• _Instruction_:
Reproduce, exactly and in full, only the lines below from the one containing "# Two lock bolts, each" through the one containing "if empty is".

• _Collected material_:
******
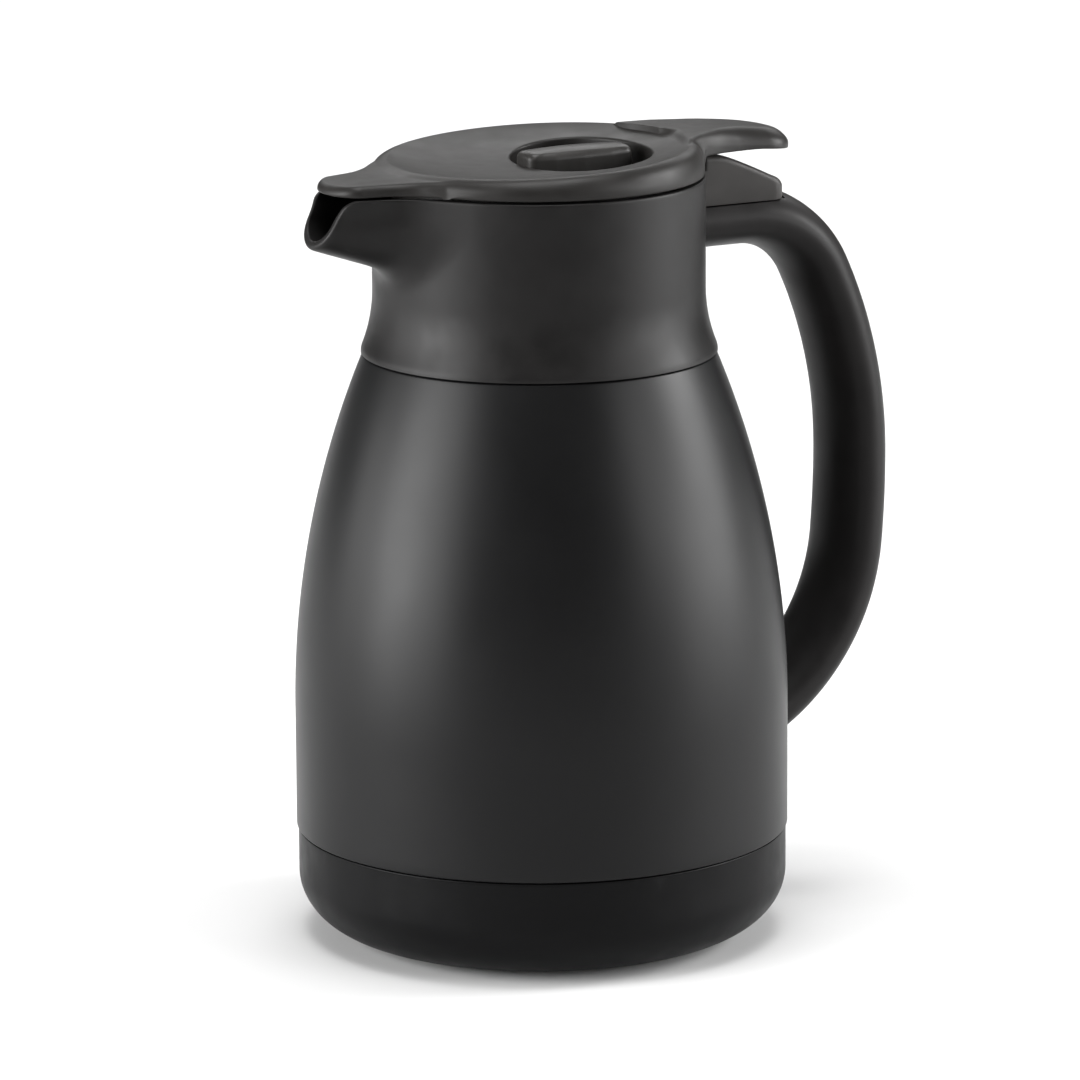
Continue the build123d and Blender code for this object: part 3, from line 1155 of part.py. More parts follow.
# Four small screws that hold the plate
with BuildPart() as retainer_screws:
    with BuildSketch(Plane.XY.offset(CAM_TOP - RETAINER_THICKNESS)):
        with Locations(*RETAINER_SPOTS):
            Circle(SMALL_SCREW_HEAD_RADIUS)
    extrude(amount=-SMALL_SCREW_HEAD_HEIGHT)
    with BuildSketch(Plane.XY.offset(CAM_TOP - RETAINER_THICKNESS)):
        with Locations(*RETAINER_SPOTS):
            Circle(SMALL_SCREW_RADIUS)
    extrude(amount=RETAINER_THICKNESS + SMALL_SCREW_GRIP)
retainer_screws.part.label = "retainer_screws"
export_step(retainer_screws.part, "parts/retainer_screws.step")

# Turn knob: a round disc in the well, with a grip bar on top and a stepped shaft below
SHAFT_BOTTOM = CAM_TOP + CAM_GAP
GROOVE_HEIGHT = WELL_FLOOR - WELL_WALL / 2
with BuildPart() as lock_knob:
    with BuildSketch(Plane.XY.offset(KNOB_DISC_BOTTOM)):
        with Locations((KNOB_X, 0)):
            Circle(KNOB_DISC_RADIUS)
    extrude(amount=KNOB_DISC_THICKNESS)
    fillet(lock_knob.faces().sort_by(Axis.Z)[-1].edges(), KNOB_DISC_ROUND)
    with BuildSketch(Plane.XY.offset(KNOB_DISC_TOP)):
        with Locations((KNOB_X, 0)):
            RectangleRounded(BAR_LENGTH, BAR_WIDTH, BAR_CORNER)
    extrude(amount=BAR_HEIGHT, taper=BAR_TAPER)
    fillet(lock_knob.faces().sort_by(Axis.Z)[-1].edges(), BAR_ROUND)
    with BuildSketch(Plane.XY.offset(SHAFT_BOTTOM)):
        with Locations((KNOB_X, 0)):
            Circle(SHAFT_RADIUS)
    extrude(amount=KNOB_DISC_BOTTOM - SHAFT_BOTTOM)
    with BuildSketch(Plane.XY.offset(CAM_BOTTOM)):
        with Locations((KNOB_X, 0)):
            Circle(SPINDLE_RADIUS)
            with Locations((SPINDLE_RADIUS, 0)):
                Rectangle(2 * SPINDLE_FLAT, 2 * SPINDLE_RADIUS, mode=Mode.SUBTRACT)
    extrude(amount=SHAFT_BOTTOM - CAM_BOTTOM)
    with BuildSketch(Plane.XY.offset(CAM_BOTTOM)):
        with Locations((KNOB_X, 0)):
            Circle(SMALL_SCREW_RADIUS + SCREW_FIT)
    extrude(amount=CAM_SCREW_LENGTH + SLIDE_CLEARANCE, mode=Mode.SUBTRACT)
    with BuildSketch(Plane.XY.offset(GROOVE_HEIGHT - SHAFT_SEAL_RADIUS)):
        with Locations((KNOB_X, 0)):
            Circle(SHAFT_RADIUS + SHAFT_RUNNING_FIT)
            Circle(SHAFT_RADIUS - 2 * SHAFT_SEAL_RADIUS, mode=Mode.SUBTRACT)
    extrude(amount=2 * SHAFT_SEAL_RADIUS, mode=Mode.SUBTRACT)
lock_knob.part.label = "lock_knob"
export_step(lock_knob.part, "parts/lock_knob.step")

# O-ring in the shaft's groove
with BuildPart() as knob_seal:
    with BuildSketch(Plane.XZ):
        with Locations((KNOB_X + SHAFT_RADIUS - SHAFT_SEAL_RADIUS, GROOVE_HEIGHT)):
            Circle(SHAFT_SEAL_RADIUS)
    revolve(axis=Axis((KNOB_X, 0, 0), (0, 0, 1)))
knob_seal.part.label = "knob_seal"
export_step(knob_seal.part, "parts/knob_seal.step")


def cam_point(angle):
    """Middle of the cam's slot at an angle; it moves out by the bolt's stroke over a quarter turn."""
    reach = CAM_PIN_START + BOLT_STROKE * (90 - angle) / 90
    return (reach * cos(radians(angle)), reach * sin(radians(angle)))


# Cam disc with two spiral slots, half a turn apart
with BuildPart() as lock_cam:
    with BuildSketch(Plane.XY.offset(CAM_BOTTOM)):
        with Locations((KNOB_X, 0)):
            Circle(CAM_RADIUS)
            Circle(SPINDLE_RADIUS, mode=Mode.SUBTRACT)
    extrude(amount=CAM_THICKNESS)
    with BuildLine() as slot_middle:
        arc = ThreePointArc(cam_point(90 + CAM_SLOT_OVERRUN), cam_point(45), cam_point(-CAM_SLOT_OVERRUN))
    for turn in (0, 180):
        with BuildSketch(Plane.XY.offset(CAM_BOTTOM)):
            with Locations((KNOB_X, 0)):
                SlotArc(arc, 2 * (CAM_PIN_RADIUS + CAM_SLOT_CLEARANCE), rotation=turn)
        extrude(amount=CAM_THICKNESS, mode=Mode.SUBTRACT)
lock_cam.part.label = "lock_cam"
export_step(lock_cam.part, "parts/lock_cam.step")

# Screw that holds the cam on the knob's spindle
with BuildPart() as cam_screw:
    with BuildSketch(Plane.XY.offset(CAM_BOTTOM)):
        with Locations((KNOB_X, 0)):
            Circle(CAM_SCREW_HEAD_RADIUS)
    extrude(amount=-CAM_SCREW_HEAD_HEIGHT)
    with BuildSketch(Plane.XY.offset(CAM_BOTTOM)):
        with Locations((KNOB_X, 0)):
            Circle(SMALL_SCREW_RADIUS)
    extrude(amount=CAM_SCREW_LENGTH)
cam_screw.part.label = "cam_screw"
export_step(cam_screw.part, "parts/cam_screw.step")

# Two lock bolts, each with a pin that rides in the cam's slot
for side, label in ((1, "lock_bolt_far"), (-1, "lock_bolt_near")):
    with BuildPart() as lock_bolt:
        with BuildSketch(Plane.XY.offset(BOLT_BOTTOM)):
            with Locations((KNOB_X, side * (COLLAR_BORE + BOLT_START) / 2)):
                Rectangle(BOLT_WIDTH, COLLAR_BORE - BOLT_START)
            # rounded tip that stays clear of the collar's bore when the bolt is out
            with Locations((0, -side * BOLT_STROKE)):
                Circle(COLLAR_BORE - BOLT_END_CLEARANCE, mode=Mode.INTERSECT)
        extrude(amount=BOLT_THICKNESS)
        tip = lock_bolt.faces().sort_by(Axis.Y)[-1 if side > 0 else 0]
        chamfer(tip.edges().sort_by(Axis.Z)[-1], BOLT_TIP_CHAMFER)
        with BuildSketch(Plane.XY.offset(BOLT_BOTTOM)):
            with Locations((KNOB_X, side * CAM_PIN_START)):
                Circle(CAM_PIN_RADIUS)
        extrude(amount=-CAM_THICKNESS)
    lock_bolt.part.label = label
    export_step(lock_bolt.part, f"parts/{label}.step")
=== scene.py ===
# %% [markdown]
# # A vacuum carafe, dressed
# The solids come in as a fixed frame, at real size, with Z up, the handle on +X and the spout
# on -X. This lesson puts finished surfaces over the pieces that show: a painted steel body, a
# grained collar with its spout, a soft-edged lid with a thumb lever, a turn knob and a loop
# handle. Every size below is in millimetres and is turned into metres when a mesh is made.

# %% Load the frame
import bpy
import bmesh
import numpy as np
from math import cos, pi, radians, sin, sqrt
from mathutils import Matrix, Vector


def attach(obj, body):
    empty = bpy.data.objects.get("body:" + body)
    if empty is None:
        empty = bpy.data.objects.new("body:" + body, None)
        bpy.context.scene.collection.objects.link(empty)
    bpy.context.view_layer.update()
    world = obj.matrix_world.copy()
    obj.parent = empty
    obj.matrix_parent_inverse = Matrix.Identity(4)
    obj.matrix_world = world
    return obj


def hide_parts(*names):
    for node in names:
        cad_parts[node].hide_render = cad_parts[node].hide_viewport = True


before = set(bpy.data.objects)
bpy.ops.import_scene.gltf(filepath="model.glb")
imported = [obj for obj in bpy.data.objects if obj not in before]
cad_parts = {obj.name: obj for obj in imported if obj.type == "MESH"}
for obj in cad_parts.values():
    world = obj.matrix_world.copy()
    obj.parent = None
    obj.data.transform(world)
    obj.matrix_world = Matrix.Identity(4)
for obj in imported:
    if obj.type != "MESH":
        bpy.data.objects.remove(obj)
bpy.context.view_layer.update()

# %% [markdown]
# ## Meshes from rings
# Nearly every piece here is a skin over closed loops: a turned shell is a stack of circles, the
# lid is a stack of outlines, the handle a row of ovals. A single function that joins such loops
# with four-sided faces gives clean, closed meshes with even shading. Booleans would leave long
# thin faces that show in soft highlights, so they are kept for plain cuts.

# %% A skin over rings
MM = 0.001
SHARP_EDGE = radians(38)
MERGE_WITHIN = 2e-7  # metres
FLAT_WITHIN = 1e-7  # metres


def mesh_object(name, points, faces, sharp=SHARP_EDGE):
    """An object at the origin, from points in millimetres, merged, with its faces outward."""
    mesh = bpy.data.meshes.new(name)
    mesh.from_pydata((np.asarray(points) * MM).tolist(), [], faces)
    work = bmesh.new()
    work.from_mesh(mesh)
    bmesh.ops.remove_doubles(work, verts=work.verts, dist=MERGE_WITHIN)
    bmesh.ops.dissolve_degenerate(work, edges=work.edges, dist=FLAT_WITHIN)
    bmesh.ops.recalc_face_normals(work, faces=work.faces)
    work.to_mesh(mesh)
    work.free()
    mesh.shade_smooth()
    mesh.set_sharp_from_angle(angle=sharp)
    piece = bpy.data.objects.new(name, mesh)
    bpy.context.scene.collection.objects.link(piece)
    return piece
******
• _Response_:
# Two lock bolts, each with a pin that rides in the cam's slot
for side, label in ((1, "lock_bolt_far"), (-1, "lock_bolt_near")):
    with BuildPart() as lock_bolt:
        with BuildSketch(Plane.XY.offset(BOLT_BOTTOM)):
            with Locations((KNOB_X, side * (COLLAR_BORE + BOLT_START) / 2)):
                Rectangle(BOLT_WIDTH, COLLAR_BORE - BOLT_START)
            # rounded tip that stays clear of the collar's bore when the bolt is out
            with Locations((0, -side * BOLT_STROKE)):
                Circle(COLLAR_BORE - BOLT_END_CLEARANCE, mode=Mode.INTERSECT)
        extrude(amount=BOLT_THICKNESS)
        tip = lock_bolt.faces().sort_by(Axis.Y)[-1 if side > 0 else 0]
        chamfer(tip.edges().sort_by(Axis.Z)[-1], BOLT_TIP_CHAMFER)
        with BuildSketch(Plane.XY.offset(BOLT_BOTTOM)):
            with Locations((KNOB_X, side * CAM_PIN_START)):
                Circle(CAM_PIN_RADIUS)
        extrude(amount=-CAM_THICKNESS)
    lock_bolt.part.label = label
    export_step(lock_bolt.part, f"parts/{label}.step")
=== scene.py ===
# %% [markdown]
# # A vacuum carafe, dressed
# The solids come in as a fixed frame, at real size, with Z up, the handle on +X and the spout
# on -X. This lesson puts finished surfaces over the pieces that show: a painted steel body, a
# grained collar with its spout, a soft-edged lid with a thumb lever, a turn knob and a loop
# handle. Every size below is in millimetres and is turned into metres when a mesh is made.

# %% Load the frame
import bpy
import bmesh
import numpy as np
from math import cos, pi, radians, sin, sqrt
from mathutils import Matrix, Vector


def attach(obj, body):
    empty = bpy.data.objects.get("body:" + body)
    if empty is None:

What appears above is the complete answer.